OBJECTIVE —
Among the records that follow, set down only the lines from the one containing "The OpenSCAD and" to the one containing "bpy.context.scene.collection.objects.link(empty)", both included, exactly.

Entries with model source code
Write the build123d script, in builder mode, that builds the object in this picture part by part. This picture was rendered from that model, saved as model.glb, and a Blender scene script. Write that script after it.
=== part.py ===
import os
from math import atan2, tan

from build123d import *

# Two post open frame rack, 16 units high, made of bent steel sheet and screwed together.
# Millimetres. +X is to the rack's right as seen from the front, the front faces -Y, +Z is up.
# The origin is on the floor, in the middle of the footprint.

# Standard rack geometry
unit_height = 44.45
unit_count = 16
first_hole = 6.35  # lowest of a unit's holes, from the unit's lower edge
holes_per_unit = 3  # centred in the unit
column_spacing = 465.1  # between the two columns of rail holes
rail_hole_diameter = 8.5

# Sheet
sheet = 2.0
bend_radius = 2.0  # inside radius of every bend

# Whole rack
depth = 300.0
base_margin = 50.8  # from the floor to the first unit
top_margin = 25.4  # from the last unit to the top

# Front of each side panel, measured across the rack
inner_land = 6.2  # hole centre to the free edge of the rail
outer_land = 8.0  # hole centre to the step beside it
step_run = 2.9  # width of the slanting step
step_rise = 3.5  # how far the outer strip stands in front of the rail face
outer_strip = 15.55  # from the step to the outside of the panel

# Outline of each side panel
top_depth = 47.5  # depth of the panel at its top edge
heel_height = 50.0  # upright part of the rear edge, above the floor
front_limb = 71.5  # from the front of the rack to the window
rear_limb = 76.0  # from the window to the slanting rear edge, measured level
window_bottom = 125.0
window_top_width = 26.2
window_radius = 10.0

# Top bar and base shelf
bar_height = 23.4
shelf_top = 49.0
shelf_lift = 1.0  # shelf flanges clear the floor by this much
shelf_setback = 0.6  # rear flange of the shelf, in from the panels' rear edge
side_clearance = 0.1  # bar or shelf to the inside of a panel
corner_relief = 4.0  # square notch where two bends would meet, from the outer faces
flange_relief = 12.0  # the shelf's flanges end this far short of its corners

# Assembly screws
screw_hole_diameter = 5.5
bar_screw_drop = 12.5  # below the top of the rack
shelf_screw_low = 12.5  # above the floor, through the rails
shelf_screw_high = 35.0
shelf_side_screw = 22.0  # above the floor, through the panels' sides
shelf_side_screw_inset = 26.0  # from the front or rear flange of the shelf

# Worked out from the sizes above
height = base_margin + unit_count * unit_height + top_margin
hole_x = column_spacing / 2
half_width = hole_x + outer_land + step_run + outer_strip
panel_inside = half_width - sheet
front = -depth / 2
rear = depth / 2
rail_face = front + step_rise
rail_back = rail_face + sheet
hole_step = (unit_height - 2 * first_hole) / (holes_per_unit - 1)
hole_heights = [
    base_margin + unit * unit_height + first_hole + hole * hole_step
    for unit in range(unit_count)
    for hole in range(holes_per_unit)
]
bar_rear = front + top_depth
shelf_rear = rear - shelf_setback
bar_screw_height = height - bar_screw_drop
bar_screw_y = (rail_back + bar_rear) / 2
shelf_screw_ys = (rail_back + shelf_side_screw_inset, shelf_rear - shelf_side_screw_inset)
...
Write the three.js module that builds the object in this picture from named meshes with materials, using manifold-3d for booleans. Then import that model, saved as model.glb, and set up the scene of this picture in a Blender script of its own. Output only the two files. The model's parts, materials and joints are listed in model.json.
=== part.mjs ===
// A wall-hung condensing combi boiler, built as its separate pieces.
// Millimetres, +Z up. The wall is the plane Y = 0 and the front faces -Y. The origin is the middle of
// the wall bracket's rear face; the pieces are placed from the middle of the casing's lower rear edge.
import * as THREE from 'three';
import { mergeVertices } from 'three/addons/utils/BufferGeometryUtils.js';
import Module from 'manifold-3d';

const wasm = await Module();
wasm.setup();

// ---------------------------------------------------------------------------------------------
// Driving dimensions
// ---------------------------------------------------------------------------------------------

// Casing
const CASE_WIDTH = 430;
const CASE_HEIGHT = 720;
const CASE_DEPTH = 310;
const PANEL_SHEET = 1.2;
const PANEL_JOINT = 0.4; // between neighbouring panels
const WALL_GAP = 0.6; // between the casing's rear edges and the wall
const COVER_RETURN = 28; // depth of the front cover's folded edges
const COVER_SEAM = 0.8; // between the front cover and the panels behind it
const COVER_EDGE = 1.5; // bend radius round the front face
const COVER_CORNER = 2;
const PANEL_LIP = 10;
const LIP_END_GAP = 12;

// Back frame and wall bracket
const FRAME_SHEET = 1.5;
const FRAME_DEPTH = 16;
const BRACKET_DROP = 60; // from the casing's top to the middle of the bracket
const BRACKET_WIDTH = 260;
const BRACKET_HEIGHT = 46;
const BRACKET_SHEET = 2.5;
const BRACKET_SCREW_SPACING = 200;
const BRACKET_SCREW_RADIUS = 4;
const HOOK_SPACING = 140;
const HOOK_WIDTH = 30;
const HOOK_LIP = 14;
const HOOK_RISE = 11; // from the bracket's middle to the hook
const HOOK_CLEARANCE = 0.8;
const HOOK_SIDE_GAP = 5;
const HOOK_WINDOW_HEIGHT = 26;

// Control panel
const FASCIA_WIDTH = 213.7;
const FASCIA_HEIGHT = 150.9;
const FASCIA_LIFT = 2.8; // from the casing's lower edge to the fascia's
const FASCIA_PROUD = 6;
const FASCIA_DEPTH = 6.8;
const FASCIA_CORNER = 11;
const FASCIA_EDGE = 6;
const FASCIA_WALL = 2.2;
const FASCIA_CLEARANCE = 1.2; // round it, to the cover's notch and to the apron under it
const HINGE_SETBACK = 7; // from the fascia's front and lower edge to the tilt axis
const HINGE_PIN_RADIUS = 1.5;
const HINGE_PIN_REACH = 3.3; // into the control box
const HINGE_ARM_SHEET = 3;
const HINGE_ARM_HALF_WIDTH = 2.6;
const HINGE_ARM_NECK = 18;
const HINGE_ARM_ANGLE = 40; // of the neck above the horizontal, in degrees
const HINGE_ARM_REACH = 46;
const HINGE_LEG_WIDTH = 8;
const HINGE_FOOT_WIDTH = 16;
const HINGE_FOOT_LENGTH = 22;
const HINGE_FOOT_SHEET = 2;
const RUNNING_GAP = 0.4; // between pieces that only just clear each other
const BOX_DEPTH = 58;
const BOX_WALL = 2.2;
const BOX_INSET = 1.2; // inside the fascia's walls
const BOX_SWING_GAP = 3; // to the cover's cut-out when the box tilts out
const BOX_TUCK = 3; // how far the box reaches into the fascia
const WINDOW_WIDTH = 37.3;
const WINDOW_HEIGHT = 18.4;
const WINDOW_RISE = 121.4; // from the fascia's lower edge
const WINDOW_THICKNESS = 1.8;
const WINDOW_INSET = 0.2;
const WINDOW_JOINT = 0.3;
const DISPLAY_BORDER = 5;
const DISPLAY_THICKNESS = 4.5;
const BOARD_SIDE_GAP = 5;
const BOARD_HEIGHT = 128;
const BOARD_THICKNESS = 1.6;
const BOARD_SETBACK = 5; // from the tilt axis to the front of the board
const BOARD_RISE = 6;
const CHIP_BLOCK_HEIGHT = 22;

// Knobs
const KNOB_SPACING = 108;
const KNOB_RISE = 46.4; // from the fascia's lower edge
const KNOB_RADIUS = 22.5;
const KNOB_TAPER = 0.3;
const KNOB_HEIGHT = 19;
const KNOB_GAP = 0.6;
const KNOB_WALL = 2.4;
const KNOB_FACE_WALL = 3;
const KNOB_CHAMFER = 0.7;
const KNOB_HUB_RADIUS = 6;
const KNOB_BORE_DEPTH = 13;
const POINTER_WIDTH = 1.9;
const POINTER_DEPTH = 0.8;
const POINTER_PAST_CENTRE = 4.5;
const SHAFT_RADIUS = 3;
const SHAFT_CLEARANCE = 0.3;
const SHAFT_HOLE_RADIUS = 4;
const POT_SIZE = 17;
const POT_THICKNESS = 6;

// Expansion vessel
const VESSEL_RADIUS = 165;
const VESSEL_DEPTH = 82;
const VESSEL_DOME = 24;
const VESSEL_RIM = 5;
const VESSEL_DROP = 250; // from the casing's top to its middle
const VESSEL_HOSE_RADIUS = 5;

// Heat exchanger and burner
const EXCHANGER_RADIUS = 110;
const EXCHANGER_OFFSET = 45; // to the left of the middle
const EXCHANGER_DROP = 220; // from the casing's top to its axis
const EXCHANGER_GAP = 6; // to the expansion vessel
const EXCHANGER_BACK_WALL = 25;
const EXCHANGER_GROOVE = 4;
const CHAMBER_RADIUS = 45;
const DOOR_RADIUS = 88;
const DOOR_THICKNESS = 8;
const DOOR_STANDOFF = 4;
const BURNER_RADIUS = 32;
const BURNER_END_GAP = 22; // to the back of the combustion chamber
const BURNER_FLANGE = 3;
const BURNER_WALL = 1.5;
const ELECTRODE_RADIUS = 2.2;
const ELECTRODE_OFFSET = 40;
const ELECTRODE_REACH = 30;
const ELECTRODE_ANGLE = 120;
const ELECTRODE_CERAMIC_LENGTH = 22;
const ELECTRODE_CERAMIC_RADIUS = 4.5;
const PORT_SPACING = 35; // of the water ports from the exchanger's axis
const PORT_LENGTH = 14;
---
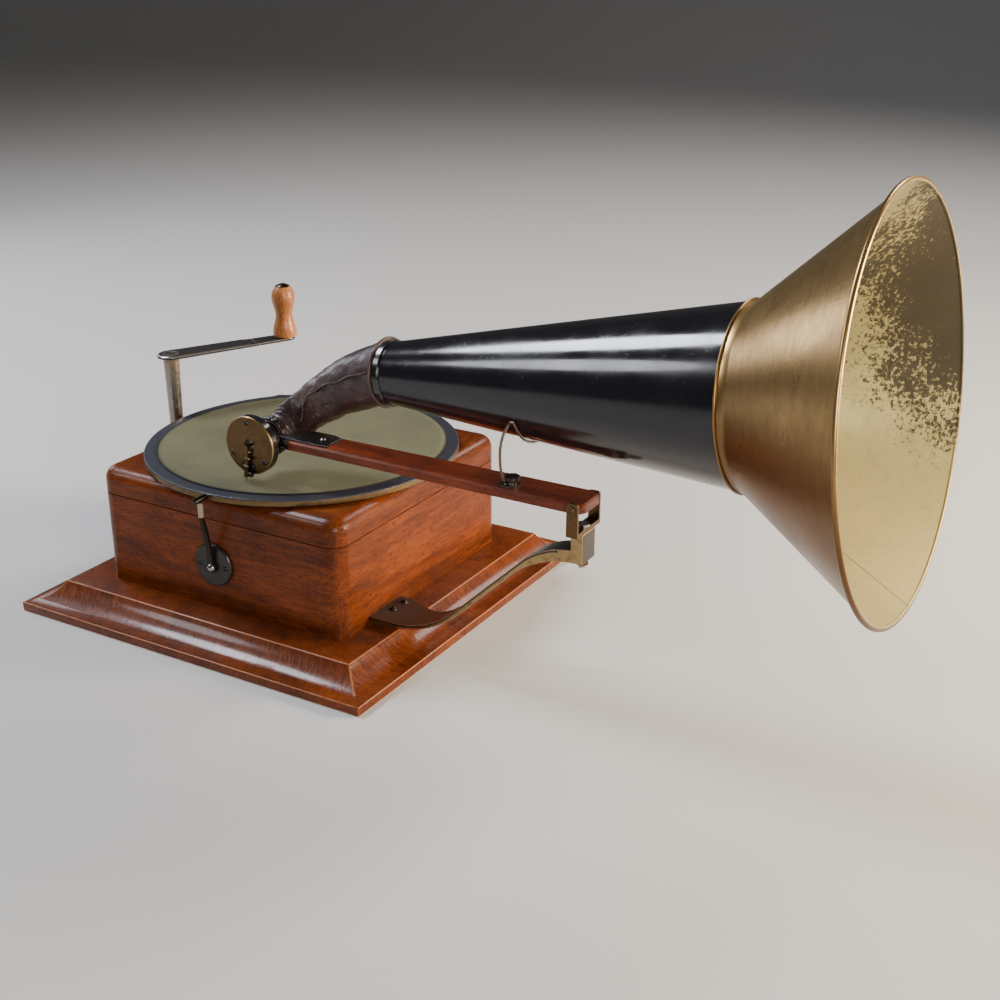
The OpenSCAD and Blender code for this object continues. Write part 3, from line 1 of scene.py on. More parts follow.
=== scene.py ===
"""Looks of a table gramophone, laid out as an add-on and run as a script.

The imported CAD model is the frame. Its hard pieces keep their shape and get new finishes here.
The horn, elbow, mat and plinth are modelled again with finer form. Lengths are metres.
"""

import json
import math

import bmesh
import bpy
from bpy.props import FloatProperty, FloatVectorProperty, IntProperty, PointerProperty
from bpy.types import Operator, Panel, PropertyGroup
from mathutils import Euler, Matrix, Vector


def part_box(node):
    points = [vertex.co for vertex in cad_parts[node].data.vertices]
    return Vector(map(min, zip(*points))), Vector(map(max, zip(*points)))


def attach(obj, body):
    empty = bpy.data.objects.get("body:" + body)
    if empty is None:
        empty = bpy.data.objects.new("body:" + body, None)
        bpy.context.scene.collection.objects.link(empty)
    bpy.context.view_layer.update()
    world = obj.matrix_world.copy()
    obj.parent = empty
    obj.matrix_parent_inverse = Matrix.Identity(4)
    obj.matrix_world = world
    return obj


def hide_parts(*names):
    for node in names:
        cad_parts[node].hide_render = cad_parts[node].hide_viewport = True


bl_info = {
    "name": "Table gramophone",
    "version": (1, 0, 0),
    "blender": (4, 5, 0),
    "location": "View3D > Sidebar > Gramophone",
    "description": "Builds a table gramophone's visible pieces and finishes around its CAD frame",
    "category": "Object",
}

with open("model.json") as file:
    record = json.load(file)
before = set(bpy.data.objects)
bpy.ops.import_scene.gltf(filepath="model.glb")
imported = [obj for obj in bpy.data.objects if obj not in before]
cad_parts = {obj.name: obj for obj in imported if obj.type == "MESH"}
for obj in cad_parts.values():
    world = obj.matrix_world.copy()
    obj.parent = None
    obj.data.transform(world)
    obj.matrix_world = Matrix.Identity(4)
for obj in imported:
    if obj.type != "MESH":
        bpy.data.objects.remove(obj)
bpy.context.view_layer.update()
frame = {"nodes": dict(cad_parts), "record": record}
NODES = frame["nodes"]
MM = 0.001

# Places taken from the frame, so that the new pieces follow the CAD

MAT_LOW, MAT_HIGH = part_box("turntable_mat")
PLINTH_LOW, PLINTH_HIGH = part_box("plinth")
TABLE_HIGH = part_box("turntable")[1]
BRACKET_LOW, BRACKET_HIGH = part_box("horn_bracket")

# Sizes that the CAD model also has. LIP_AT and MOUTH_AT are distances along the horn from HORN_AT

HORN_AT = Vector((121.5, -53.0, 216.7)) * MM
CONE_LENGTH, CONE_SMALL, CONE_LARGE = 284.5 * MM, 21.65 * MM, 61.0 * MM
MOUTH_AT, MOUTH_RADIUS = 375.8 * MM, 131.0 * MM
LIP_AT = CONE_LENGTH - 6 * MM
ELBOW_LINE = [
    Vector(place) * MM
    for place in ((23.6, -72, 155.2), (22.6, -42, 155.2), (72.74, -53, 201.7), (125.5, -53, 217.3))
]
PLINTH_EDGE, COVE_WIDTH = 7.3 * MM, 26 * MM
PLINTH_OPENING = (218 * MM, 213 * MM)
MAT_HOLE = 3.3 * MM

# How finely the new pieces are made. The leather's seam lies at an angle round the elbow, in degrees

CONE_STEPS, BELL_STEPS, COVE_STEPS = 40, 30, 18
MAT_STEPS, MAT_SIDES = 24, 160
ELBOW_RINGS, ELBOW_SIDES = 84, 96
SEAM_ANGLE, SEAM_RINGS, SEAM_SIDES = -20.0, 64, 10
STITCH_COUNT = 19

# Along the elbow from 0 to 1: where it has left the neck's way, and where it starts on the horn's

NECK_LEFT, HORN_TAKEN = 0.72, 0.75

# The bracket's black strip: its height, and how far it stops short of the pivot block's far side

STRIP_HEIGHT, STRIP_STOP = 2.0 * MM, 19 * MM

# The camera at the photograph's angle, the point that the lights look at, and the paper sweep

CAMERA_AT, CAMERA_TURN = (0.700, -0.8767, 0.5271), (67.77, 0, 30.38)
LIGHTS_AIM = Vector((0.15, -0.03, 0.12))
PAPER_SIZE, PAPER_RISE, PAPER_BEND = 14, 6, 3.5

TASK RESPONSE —
The OpenSCAD and Blender code for this object continues. Write part 3, from line 1 of scene.py on. More parts follow.
=== scene.py ===
"""Looks of a table gramophone, laid out as an add-on and run as a script.

The imported CAD model is the frame. Its hard pieces keep their shape and get new finishes here.
The horn, elbow, mat and plinth are modelled again with finer form. Lengths are metres.
"""

import json
import math

import bmesh
import bpy
from bpy.props import FloatProperty, FloatVectorProperty, IntProperty, PointerProperty
from bpy.types import Operator, Panel, PropertyGroup
from mathutils import Euler, Matrix, Vector


def part_box(node):
    points = [vertex.co for vertex in cad_parts[node].data.vertices]
    return Vector(map(min, zip(*points))), Vector(map(max, zip(*points)))


def attach(obj, body):
    empty = bpy.data.objects.get("body:" + body)
    if empty is None:
        empty = bpy.data.objects.new("body:" + body, None)
        bpy.context.scene.collection.objects.link(empty)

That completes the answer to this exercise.